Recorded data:
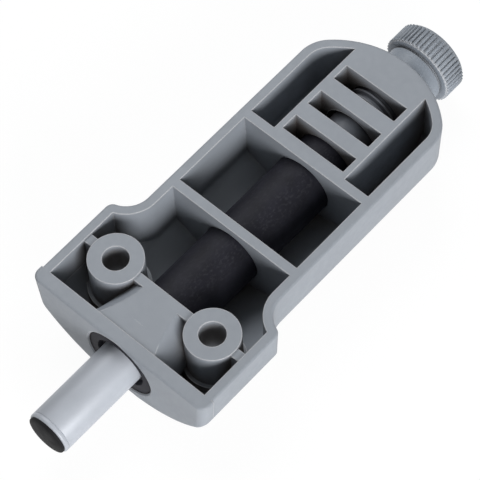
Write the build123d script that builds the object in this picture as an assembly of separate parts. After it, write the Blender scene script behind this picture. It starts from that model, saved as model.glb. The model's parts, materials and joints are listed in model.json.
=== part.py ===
from build123d import *
import math
import os

# Soft-close damper in a screw-on housing. Millimetres.
# The row origin is midway between the two screw holes, on the mounting face.
# +X runs along the damper from the bumper towards the adjusting knob.
# +Z points out of the open face that lies against the cabinet.

os.makedirs("parts", exist_ok=True)

# Mounting screws
screw_spacing = 20.0
screw_hole_r = 2.15
screw_head_r = 4.1
screw_head_seat = 8.6
boss_r = 4.5
boss_foot_r = 5.1
boss_foot_top = 8.0
flange_to_screws = 8.3

# Housing shell: lengths are measured from the back face of the flange
wall = 1.65
floor_thickness = 1.1
body_half_width = 13.75
shoulder_step = 3.85
front_half_width = body_half_width + shoulder_step
shoulder_x = 19.6
shoulder_rise = 0.6
shoulder_y = front_half_width + shoulder_rise
shoulder_edge_r = 1.4
rim_edge_r = 0.4
rear_corner_x = 55.6
rear_corner_r = 6.0
housing_end = 64.7
outer_draft = 2.5
inner_draft = 0.8
knee_depth = 8.0
knee_draft = 23
inner_knee = 9.2

# Damper axis, the collar that runs in the flange and the housing's floor below it
collar_r = 6.35
above_collar = 0.5
below_collar = 1.3
axis_depth = collar_r + above_collar
housing_depth = axis_depth + collar_r + below_collar

# Back of the housing: a shallow crown along X with a narrow flat to lie on
crown_share = 1.25
crown_r = crown_share * front_half_width
keel_flat = 0.25

# Flange across the front
flange_thickness = 2.4
flange_ear = 0.3
flange_half_width = front_half_width + flange_ear
flange_draft = 5
flange_corner_r = 1.6
flange_edge_r = 0.4
flange_mouth_edge = 0.25

# Ribs, front barrel and rear block
rib_thickness = 1.65
rib_drop = 0.3
middle_rib_start = 23.45
rear_rib_start = 40.15
block_half_width = 7.3
block_start = 40.15
slot_half_width = 6.25
slot_starts = (42.65, 48.65, 54.85)
slot_length = 3.15
barrel_r = 7.4
barrel_flare_r = 8.75

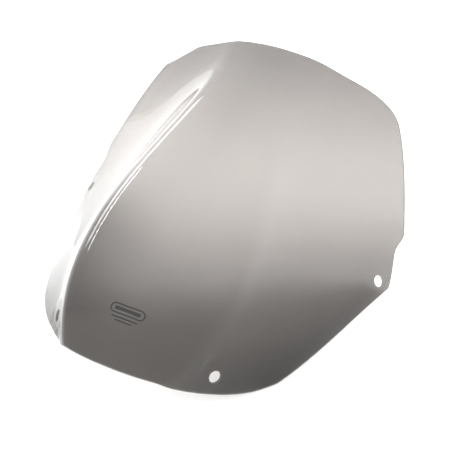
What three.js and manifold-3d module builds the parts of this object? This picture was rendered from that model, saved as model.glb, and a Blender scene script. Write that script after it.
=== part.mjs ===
// Windshield screen of a motorcycle fairing: one thermoformed acrylic sheet with four fixing holes,
// and a plain generic mark printed low on its outer face.
//
// Millimetres, +Z up, +X to the rider's side of the mirror plane that the sheet is symmetric about,
// -Y the front of the motorcycle. The sheet stands on its two lower side edges. The origin is the
// centre of the underside of its bounding box.
//
// The sheet is described twice: flat, by its blank, and formed, by a rule that bends the blank.
// A place on the blank is (across, along): across is measured round the sheet from its crest line,
// and along is measured up the crest line from the front.

import * as THREE from 'three';
import { mergeVertices } from 'three/addons/utils/BufferGeometryUtils.js';
import Module from 'manifold-3d';

// Sheet
const SHEET_THICKNESS = 3;
const RAKE = THREE.MathUtils.degToRad(19.5);
const CREST_LENGTH = 400;
const CREST_BULGE = 26.5;
const CROWN_ANGLE = 11;

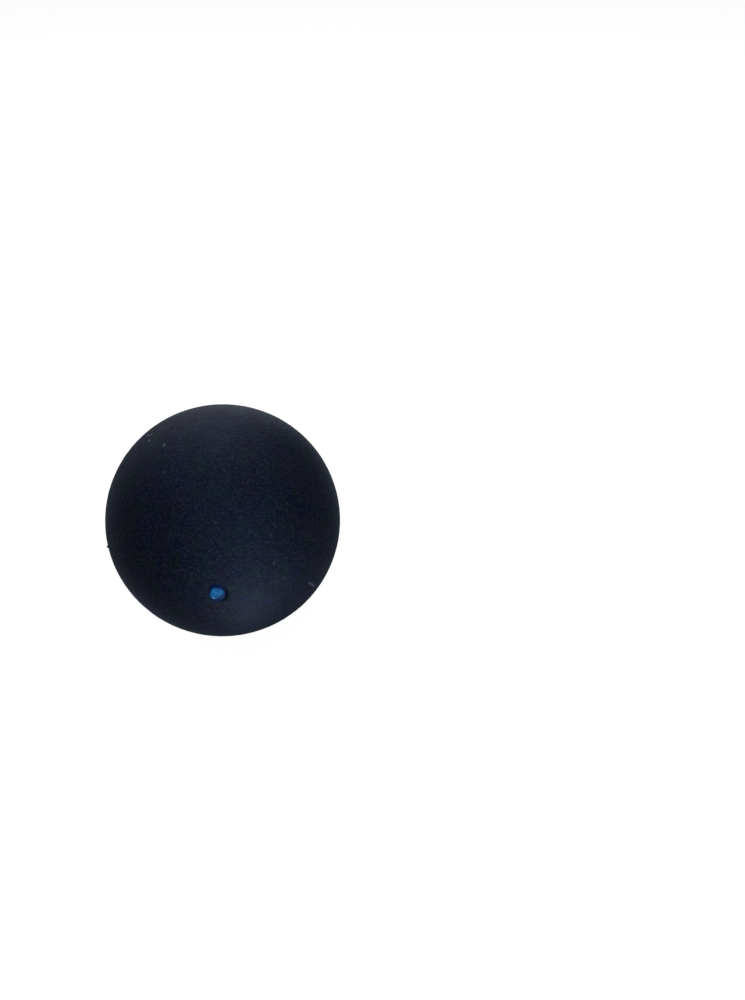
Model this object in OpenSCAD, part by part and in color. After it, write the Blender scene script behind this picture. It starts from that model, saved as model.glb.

What is needed:
Write out all the records above again, exactly as they stand.

Written solution:
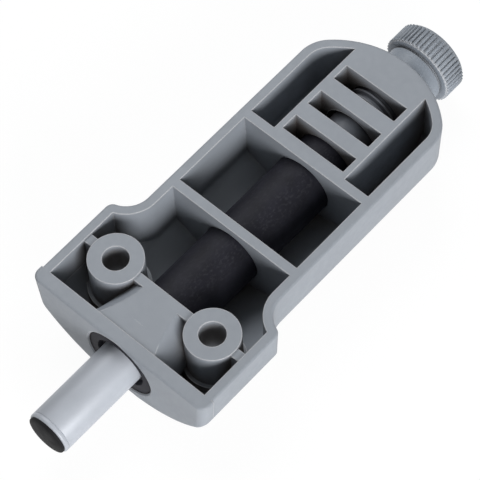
Write the build123d script that builds the object in this picture as an assembly of separate parts. After it, write the Blender scene script behind this picture. It starts from that model, saved as model.glb. The model's parts, materials and joints are listed in model.json.
=== part.py ===
from build123d import *
import math
import os

# Soft-close damper in a screw-on housing. Millimetres.
# The row origin is midway between the two screw holes, on the mounting face.
# +X runs along the damper from the bumper towards the adjusting knob.
# +Z points out of the open face that lies against the cabinet.

os.makedirs("parts", exist_ok=True)

# Mounting screws
screw_spacing = 20.0
screw_hole_r = 2.15
screw_head_r = 4.1
screw_head_seat = 8.6
boss_r = 4.5
boss_foot_r = 5.1
boss_foot_top = 8.0
flange_to_screws = 8.3

# Housing shell: lengths are measured from the back face of the flange
wall = 1.65
floor_thickness = 1.1
body_half_width = 13.75
shoulder_step = 3.85
front_half_width = body_half_width + shoulder_step
shoulder_x = 19.6
shoulder_rise = 0.6
shoulder_y = front_half_width + shoulder_rise
shoulder_edge_r = 1.4
rim_edge_r = 0.4
rear_corner_x = 55.6
rear_corner_r = 6.0
housing_end = 64.7
outer_draft = 2.5
inner_draft = 0.8
knee_depth = 8.0
knee_draft = 23
inner_knee = 9.2

# Damper axis, the collar that runs in the flange and the housing's floor below it
collar_r = 6.35
above_collar = 0.5
below_collar = 1.3
axis_depth = collar_r + above_collar
housing_depth = axis_depth + collar_r + below_collar

# Back of the housing: a shallow crown along X with a narrow flat to lie on
crown_share = 1.25
crown_r = crown_share * front_half_width
keel_flat = 0.25

# Flange across the front
flange_thickness = 2.4
flange_ear = 0.3
flange_half_width = front_half_width + flange_ear
flange_draft = 5
flange_corner_r = 1.6
flange_edge_r = 0.4
flange_mouth_edge = 0.25

# Ribs, front barrel and rear block
rib_thickness = 1.65
rib_drop = 0.3
middle_rib_start = 23.45
rear_rib_start = 40.15
block_half_width = 7.3
block_start = 40.15
slot_half_width = 6.25
slot_starts = (42.65, 48.65, 54.85)
slot_length = 3.15
barrel_r = 7.4
barrel_flare_r = 8.75

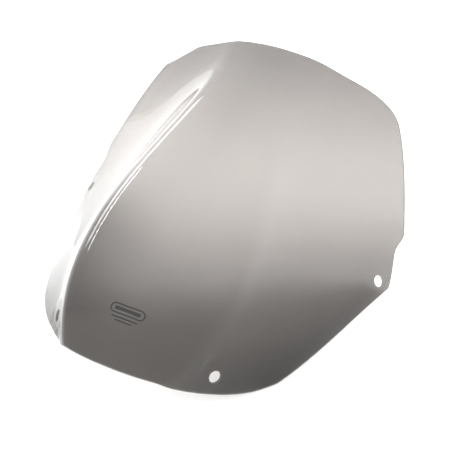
What three.js and manifold-3d module builds the parts of this object? This picture was rendered from that model, saved as model.glb, and a Blender scene script. Write that script after it.
=== part.mjs ===
// Windshield screen of a motorcycle fairing: one thermoformed acrylic sheet with four fixing holes,
// and a plain generic mark printed low on its outer face.
//
// Millimetres, +Z up, +X to the rider's side of the mirror plane that the sheet is symmetric about,
// -Y the front of the motorcycle. The sheet stands on its two lower side edges. The origin is the
// centre of the underside of its bounding box.
//
// The sheet is described twice: flat, by its blank, and formed, by a rule that bends the blank.
// A place on the blank is (across, along): across is measured round the sheet from its crest line,
// and along is measured up the crest line from the front.

import * as THREE from 'three';
import { mergeVertices } from 'three/addons/utils/BufferGeometryUtils.js';
import Module from 'manifold-3d';

// Sheet
const SHEET_THICKNESS = 3;
const RAKE = THREE.MathUtils.degToRad(19.5);
const CREST_LENGTH = 400;
const CREST_BULGE = 26.5;
const CROWN_ANGLE = 11;

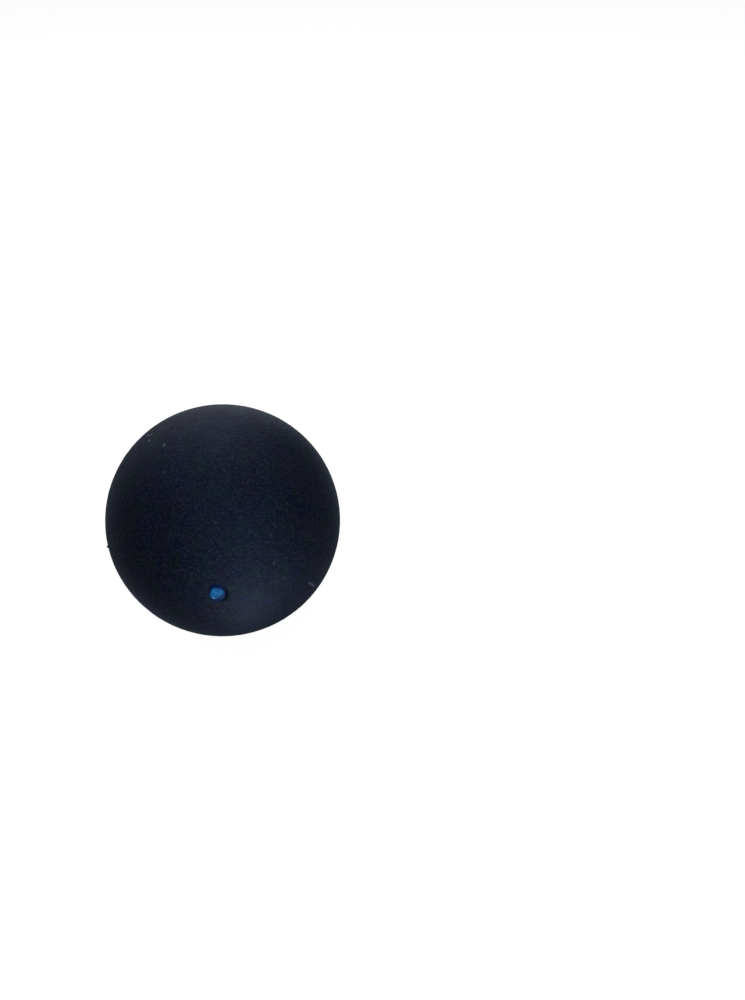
Model this object in OpenSCAD, part by part and in color. After it, write the Blender scene script behind this picture. It starts from that model, saved as model.glb.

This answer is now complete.